Machines flying the remaining 0.1% will promptly imperil plane and passengers.

As if drunk retired air force pilots are so safe. Human pilots endanger the plane (and everyone on the flight path) for the other 99.9% of the flight.

You are in peril every time you get into a metal tube going 600 mph a few miles up in the air. At least a mechanical system does what it's suppose to do and doesn't get bored or tired.

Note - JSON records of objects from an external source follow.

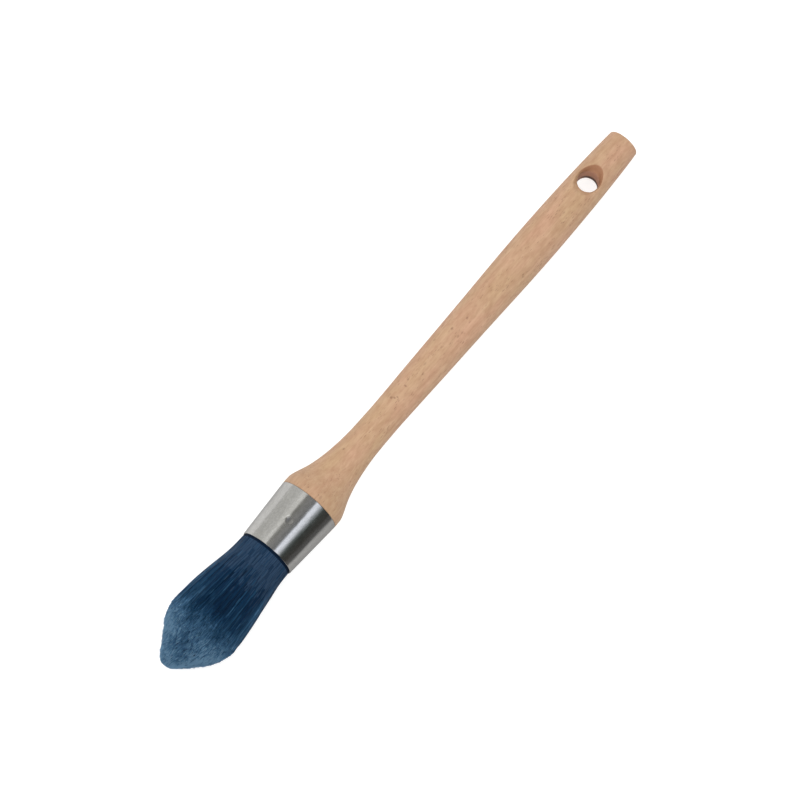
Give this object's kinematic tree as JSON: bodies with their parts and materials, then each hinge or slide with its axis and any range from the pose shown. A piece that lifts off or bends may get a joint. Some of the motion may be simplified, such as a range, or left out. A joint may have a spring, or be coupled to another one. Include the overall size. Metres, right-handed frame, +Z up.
{
  "type": "round paint brush",
  "caption": "Round pointed paint brush: turned beech handle with a hanging hole, tapered metal ferrule and a springy bundle of blue synthetic filaments.",
  "frame": {"origin": "bottom centre of the brush as it lies on a level surface, resting on the belly of the filaments and on the grip", "axes": "+X along the brush from the filament tip to the butt, +Z up; the brush's own axis dips 1.9 degrees towards the butt and lies in the XZ plane"},
  "size_m": [0.265, 0.029, 0.0291],
  "materials": {
    "beech": "fine sanded, unvarnished",
    "nickel_steel": "bright nickel plate on drawn steel",
    "setting_resin": "cured epoxy",
    "core_plug": "plain softwood",
    "filament_navy": "fine tapered synthetic filaments",
    "filament_slate": "trimmed filament tips"
  },
  "bodies": {
    "handle": {"beech_handle": "beech", "ferrule": "nickel_steel", "setting_resin": "setting_resin", "core_plug": "core_plug", "filament_roots": "filament_navy", "filament_neck": "filament_navy"},
    "filaments": {"filament_head": "filament_slate"}
  },
  "joints": [
    {"name": "filament_bend", "type": "hinge", "parent": "handle", "child": "filaments", "pos_m": [-0.08604, 0, 0.0137], "axis": [0.0327, 0, 0.9995], "range_deg": [-22, 22], "stiffness_Nm_per_rad": 0.6, "deforming": ["filament_neck"]}
  ]
}
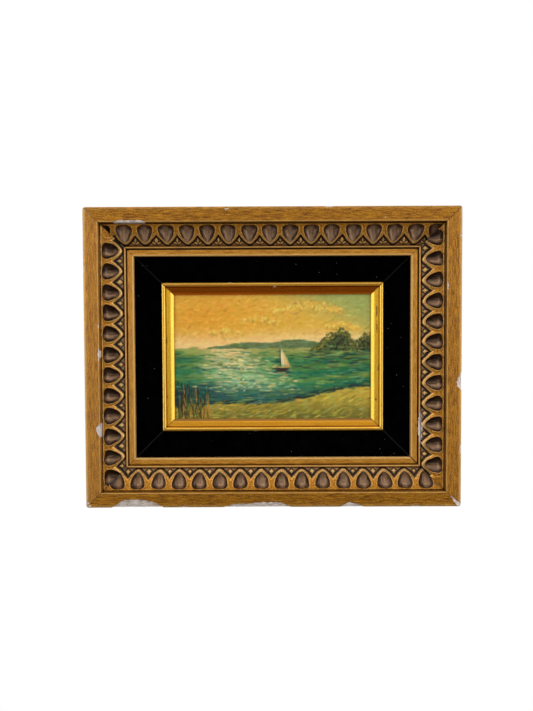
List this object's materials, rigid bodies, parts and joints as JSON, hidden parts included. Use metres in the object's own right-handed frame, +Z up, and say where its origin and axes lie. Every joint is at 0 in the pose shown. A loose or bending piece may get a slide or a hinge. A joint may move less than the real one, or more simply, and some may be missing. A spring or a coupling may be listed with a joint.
{
  "type": "framed oil painting",
  "caption": "Small oil painting on a canvas panel in a carved gilded frame with a black velvet liner and a gilt slip, hung from a sawtooth hanger.",
  "frame": {"origin": "middle of the hanger's back face, where the picture touches the wall", "axes": "+Z up, the painted face looks along -Y, +X to the right as seen from the front"},
  "size_m": [0.254, 0.0369, 0.2026],
  "materials": {
    "gilded_wood": "bronze-gilded gesso over wood, patinated",
    "velvet": "black velvet pile",
    "gilt_slip": "burnished gilding over wood",
    "canvas_board": "oil paint on primed canvas",
    "steel": "zinc-plated"
  },
  "bodies": {
    "root": {"canvas_panel": "canvas_board", "hanger": "steel", "hanger_nail_1": "steel", "hanger_nail_2": "steel", "liner_point_bottom_1": "steel", "liner_point_bottom_2": "steel", "liner_point_left_1": "steel", "liner_point_left_2": "steel", "liner_point_right_1": "steel", "liner_point_right_2": "steel", "liner_point_top_1": "steel", "liner_point_top_2": "steel", "panel_point_bottom": "steel", "panel_point_left": "steel", "panel_point_right": "steel", "panel_point_top": "steel", "rail_bottom": "gilded_wood", "rail_left": "gilded_wood", "rail_right": "gilded_wood", "rail_top": "gilded_wood", "slip_bottom": "gilt_slip", "slip_left": "gilt_slip", "slip_right": "gilt_slip", "slip_top": "gilt_slip", "velvet_bottom": "velvet", "velvet_left": "velvet", "velvet_right": "velvet", "velvet_top": "velvet"}
  },
  "joints": []
}
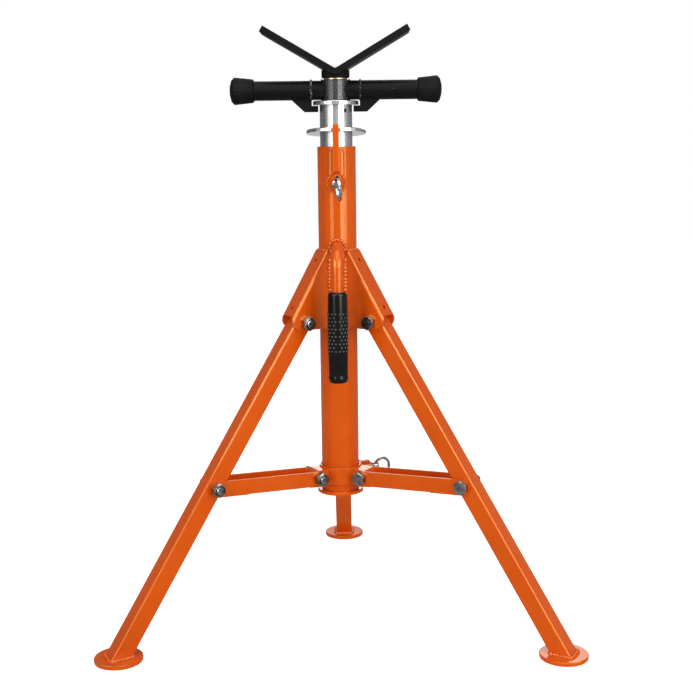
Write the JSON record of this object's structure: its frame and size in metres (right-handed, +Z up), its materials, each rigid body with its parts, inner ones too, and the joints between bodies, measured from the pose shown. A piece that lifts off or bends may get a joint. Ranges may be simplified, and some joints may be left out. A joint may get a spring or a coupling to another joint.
{
  "type": "pipe jack stand",
  "caption": "Folding tripod jack stand with a telescoping post, a screw with two handles and a V head that holds a pipe.",
  "frame": {"origin": "on the floor under the middle of the bounding box, with the post axis at y = -0.0778 m", "axes": "+Z up along the post, -Y to the front with the carry handle and the front plunger, +X to the right along the handles"},
  "size_m": [0.5982, 0.526, 0.7568],
  "materials": {
    "orange_powder_coat": "glossy powder coat",
    "bright_steel": "bright drawn tube",
    "zinc_steel": "zinc plated",
    "black_paint": "satin to gloss black",
    "black_rubber": "matt moulded"
  },
  "bodies": {
    "post": {"outer_tube": "orange_powder_coat", "bottom_stop_ring": "orange_powder_coat", "guide_plate": "orange_powder_coat", "front_plunger_boss": "orange_powder_coat", "carry_handle": "orange_powder_coat", "handle_grip": "black_rubber", "leg_bracket_1": "orange_powder_coat", "leg_bracket_2": "orange_powder_coat", "leg_bracket_3": "orange_powder_coat", "leg_bolt_1": "zinc_steel", "leg_bolt_2": "zinc_steel", "leg_bolt_3": "zinc_steel", "leg_nut_1": "zinc_steel", "leg_nut_2": "zinc_steel", "leg_nut_3": "zinc_steel"},
    "telescoping_tube": {"inner_tube": "bright_steel", "top_flange": "bright_steel", "guide_ring": "bright_steel", "guide_pin": "zinc_steel"},
    "lifting_head": {"v_plate": "black_paint", "head_block": "black_paint", "jack_screw": "zinc_steel"},
    "turning_nut": {"nut_hub": "black_paint", "handle_arm_left": "black_paint", "handle_arm_right": "black_paint", "hook_plate_left": "black_paint", "hook_plate_right": "black_paint", "end_cap_left": "black_rubber", "end_cap_right": "black_rubber"},
    "collar": {"slide_collar": "orange_powder_coat", "collar_plunger_boss": "orange_powder_coat", "collar_bolt_1": "zinc_steel", "collar_bolt_2": "zinc_steel", "collar_bolt_3": "zinc_steel", "collar_nut_1": "zinc_steel", "collar_nut_2": "zinc_steel", "collar_nut_3": "zinc_steel"},
    "front_plunger": {"front_plunger_pin": "zinc_steel"},
    "collar_plunger": {"collar_plunger_pin": "zinc_steel"},
    "front_ring": {"front_pull_ring": "zinc_steel"},
    "collar_ring": {"collar_pull_ring": "zinc_steel"},
    "leg_1": {"leg_tube_1": "orange_powder_coat", "foot_disc_1": "orange_powder_coat", "brace_bolt_1": "zinc_steel", "brace_nut_1": "zinc_steel"},
    "brace_1_body": {"brace_1": "orange_powder_coat"},
    "leg_2": {"leg_tube_2": "orange_powder_coat", "foot_disc_2": "orange_powder_coat", "brace_bolt_2": "zinc_steel", "brace_nut_2": "zinc_steel"},
    "brace_2_body": {"brace_2": "orange_powder_coat"},
    "leg_3": {"leg_tube_3": "orange_powder_coat", "foot_disc_3": "orange_powder_coat", "brace_bolt_3": "zinc_steel", "brace_nut_3": "zinc_steel"},
    "brace_3_body": {"brace_3": "orange_powder_coat"}
  },
  "joints": [
    {"name": "inner_slide", "type": "slide", "parent": "post", "child": "telescoping_tube", "axis": [0, 0, 1], "range_m": [0, 0.375]},
    {"name": "nut_spin", "type": "hinge", "parent": "telescoping_tube", "child": "turning_nut", "pos_m": [0, -0.07777, 0.68], "axis": [0, 0, 1], "range_deg": [-16920, 0]},
    {"name": "head_lift", "type": "slide", "parent": "telescoping_tube", "child": "lifting_head", "axis": [0, 0, 1], "range_m": [0, 0.235]},
    {"name": "collar_slide", "type": "slide", "parent": "post", "child": "collar", "axis": [0, 0, 1], "range_m": [0, 0.10401]},
    {"name": "leg_1_hinge", "type": "hinge", "parent": "post", "child": "leg_1", "pos_m": [-0.04633, -0.10452, 0.393], "axis": [0.5, -0.866, 0], "range_deg": [0, 21.31]},
    {"name": "brace_1_hinge", "type": "hinge", "parent": "collar", "child": "brace_1_body", "pos_m": [-0.03291, -0.09677, 0.1895], "axis": [0.5, -0.866, 0], "range_deg": [0, 67.29]},
    {"name": "leg_2_hinge", "type": "hinge", "parent": "post", "child": "leg_2", "pos_m": [0.04633, -0.10452, 0.393], "axis": [0.5, 0.866, 0], "range_deg": [0, 21.31]},
    {"name": "brace_2_hinge", "type": "hinge", "parent": "collar", "child": "brace_2_body", "pos_m": [0.03291, -0.09677, 0.1895], "axis": [0.5, 0.866, 0], "range_deg": [0, 67.29]},
    {"name": "leg_3_hinge", "type": "hinge", "parent": "post", "child": "leg_3", "pos_m": [0, -0.02427, 0.393], "axis": [-1, 0, 0], "range_deg": [0, 21.31]},
    {"name": "brace_3_hinge", "type": "hinge", "parent": "collar", "child": "brace_3_body", "pos_m": [0, -0.03977, 0.1895], "axis": [-1, 0, 0], "range_deg": [0, 67.29]},
    {"name": "front_plunger_slide", "type": "slide", "parent": "post", "child": "front_plunger", "axis": [0, -1, 0], "range_m": [-0.003, 0.005], "stiffness_N_per_m": 400},
    {"name": "front_ring_hinge", "type": "hinge", "parent": "front_plunger", "child": "front_ring", "pos_m": [0, -0.12477, 0.5657], "axis": [0, 0, 1], "range_deg": [-15, 15]},
    {"name": "collar_plunger_slide", "type": "slide", "parent": "collar", "child": "collar_plunger", "axis": [0.866, 0.5, 0], "range_m": [-0.003, 0.005], "stiffness_N_per_m": 400},
    {"name": "collar_ring_hinge", "type": "hinge", "parent": "collar_plunger", "child": "collar_ring", "pos_m": [0.04408, -0.05232, 0.19], "axis": [0, 0, 1], "range_deg": [-15, 15]}
  ],
  "couplings": [
    {"joint": "head_lift", "follows": "nut_spin", "m_per_rad": -0.00079577},
    {"joint": "leg_1_hinge", "follows": "collar_slide", "rad_per_m": 3.576},
    {"joint": "brace_1_hinge", "follows": "collar_slide", "rad_per_m": 11.292},
    {"joint": "leg_2_hinge", "follows": "collar_slide", "rad_per_m": 3.576},
    {"joint": "brace_2_hinge", "follows": "collar_slide", "rad_per_m": 11.292},
    {"joint": "leg_3_hinge", "follows": "collar_slide", "rad_per_m": 3.576},
    {"joint": "brace_3_hinge", "follows": "collar_slide", "rad_per_m": 11.292}
  ]
}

So they need to start with cargo planes and then, when the accident rate in automated flights is shown to be the same as or lower than the rate in piloted flights, switch passenger flights to autopilot.
posted by pracowity at 11:25 AM on June 15, 2005


Machines flying the remaining 0.1% will promptly imperil plane and passengers.
And that is why airline pilots earn the big bucks - for being there on the .01% of occasions when things go wrong.
posted by dg at 7:52 PM on June 15, 2005


From the NTSB's Human Performance Factual Report:
The captain graduated high school in the spring of 1990. From August 1990 to May 1995 the captain attended Embry-Riddle Aeronautical University in FL and graduated with a bachelor of science degree in aeronautical science. According to an application for employment dated September 16, 2002, he worked briefly in a non-aviation job from March to May 1996. The application listed the following aviation positions held: glider tow pilot for Island Soaring in Maine, from May 1996 to August 1996; flight instructor for Embry-Riddle Aeronautical University from August 1996 to October 1999; first officer at Trans States Airlines from January 1999 to May 2006; and captain at Gulfstream International Airlines, Inc. in FL, from June 2000 to September 2002.

The captain's resume in his personnel file stated total flight time of 5,685 hours, including 1,724 hours as pilot-in-command under 14 CFR Part 121 operations. The resume listed "FAA High Altitude Physiological Training" as one of the items under the heading Certificates & Ratings.
This guy was no slouch hired off the street. I think the company had every reason to believe this guy to do the job and every reason to disavow the guy's behavior. In short, he should have known better.